Various estimates put cybersecurity spending at between 5% and 10% of the corporate IT budget; however it’s unclear how accurate this is because cybersecurity is rarely split out from the overall IT spend. Part of the challenge of defining “cybersecurity spending” is drawing the boundaries – for example, firewalls are security devices but are always included within the wider IT infrastructure spend.

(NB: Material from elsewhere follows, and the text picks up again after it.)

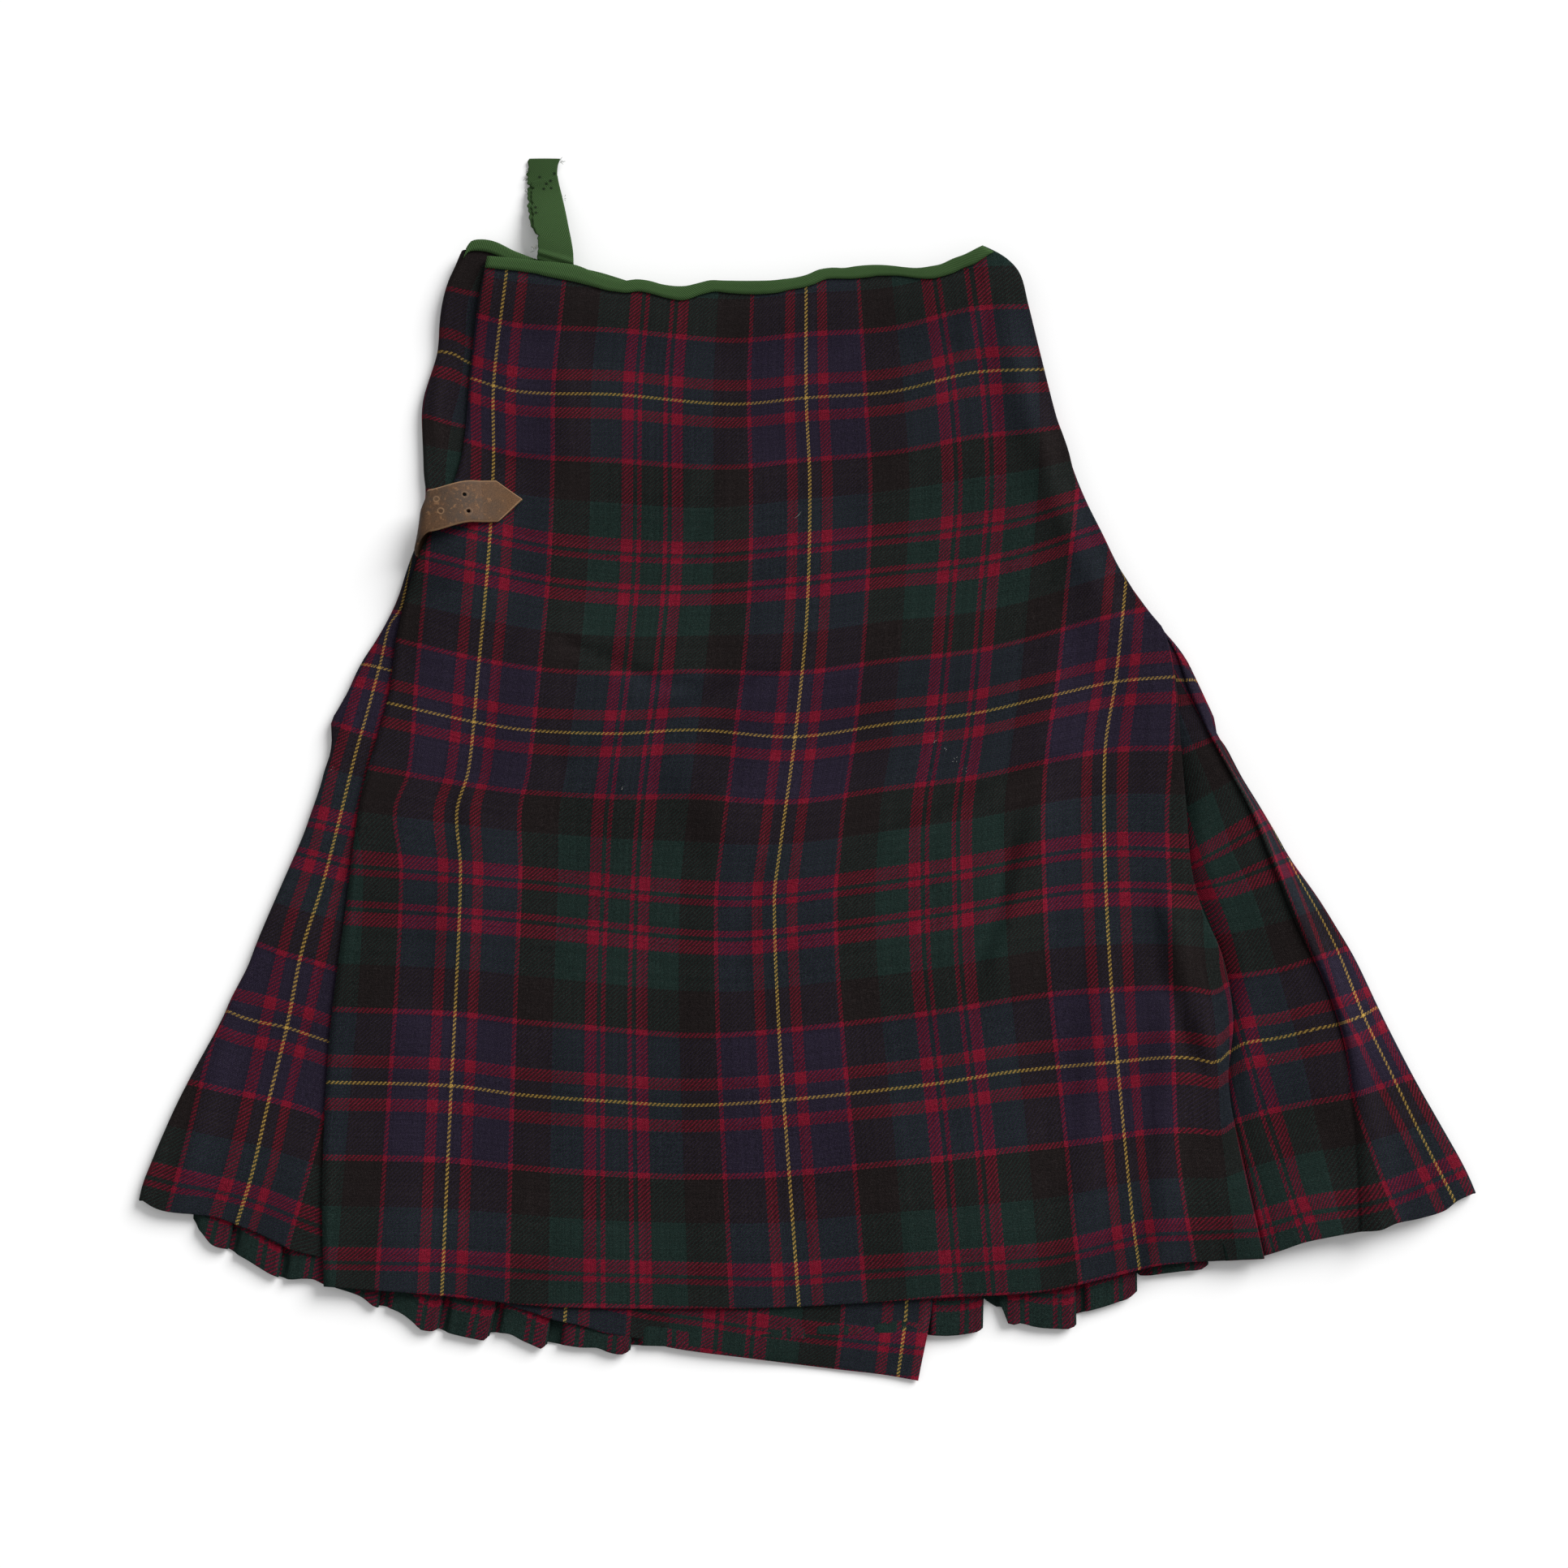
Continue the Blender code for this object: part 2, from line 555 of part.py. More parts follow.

Does cybersecurity include budget for people, technical training and external subject matter expert consultants? Does the organization structure require the security group to deliver solutions, as well as architect them? Does it include security awareness programs for all staff? So on and so on.

  

Not clearly splitting out the cybersecurity spend creates a lack of clarity

Business risks are managed at board level. Cybersecurity risks are a key element of those and therefore need to be managed as such. Addressing cybersecurity risks will have a cost, and that cost must be explicit and approved. Simply defining the needs and risks and then expecting the IT budget to “handle their mitigation” doesn’t set the right level of focus or investment, or foster success.

Organizational design is also an important factor. If the group responsible for cybersecurity sits within the IT function, then understandably the cybersecurity budget – once clearly defined – will be included into the budget allocation for that function when viewed at board level. However, once included, it is important to ensure a degree of “ring fencing” is enforced to avoid budget erosion during the inevitable negotiation and trimming process.

Regardless of the mechanisms and processes used, the result must be a clearly defined budget, sized to address the needs and risks, allocated to the right group. That group must have a clearly defined remit, supported and championed at senior management level, to ensure the ongoing security (Confidentiality, Integrity and Availability) of the business. This is where the role of the CISO comes in.

How much is enough?

The key is defining “enough” budget. This comes back to understanding business risk tolerance and the challenge of calculating cybersecurity Return on Investment. A cybersecurity strategy must be tied into the corporate strategy, and corporate risk registers must link to cybersecurity risk registers.

Unless you know your business risks and how your technical risks align to them, you can’t define what risks are outside of tolerance and the cost should those risks manifest. If you don’t know what’s outside your corporate risk tolerance, and how far it falls outside, you don’t know what actions are required to bring them into tolerance.

If you don’t know what’s required, you don’t know how much it will cost to remediate and therefore, you don’t know how much budget to allocate. Finally, to close the loop, without defining that budget and understanding the cost if risks manifest, calculating cybersecurity ROI is significantly more challenging.

The fact is that departments are often required to prepare their budgets in isolation. So, to give cybersecurity the attention it needs, the cybersecurity risks and needs should be clearly articulated in a way that aligns to business objectives. Simply saying “we need to implement solution X because of security problem Y” retains that isolation.

It is usually inadequate because, for example, the technical justification for a million-dollar network access control solution won’t be understood at board level regardless of how essential it may be.

The conversation should be reoriented by placing the need in terms of business risk - “need Y is important because of compliance requirement Z, which results in a fine and reputational damage valued at N” - or business improvement - “need Y allows us to improve efficiency and reduce cost, for a saving of N“ – and then providing the solution. Quantifying cybersecurity ROI in this way – the cost of solution investment versus the potential cost of security incidents if no action is taken – supports a factual conversation that is better understood at board level and across the business.

Demonstrating how security supports business objectives as an enabler is key; and the CISO role is that point of translation to champion security considerations at senior levels within the business.  If this is executed poorly, the whole organization suffers. However, if done effectively, a cybersecurity culture can flourish, supporting the organization to deliver to its full potential.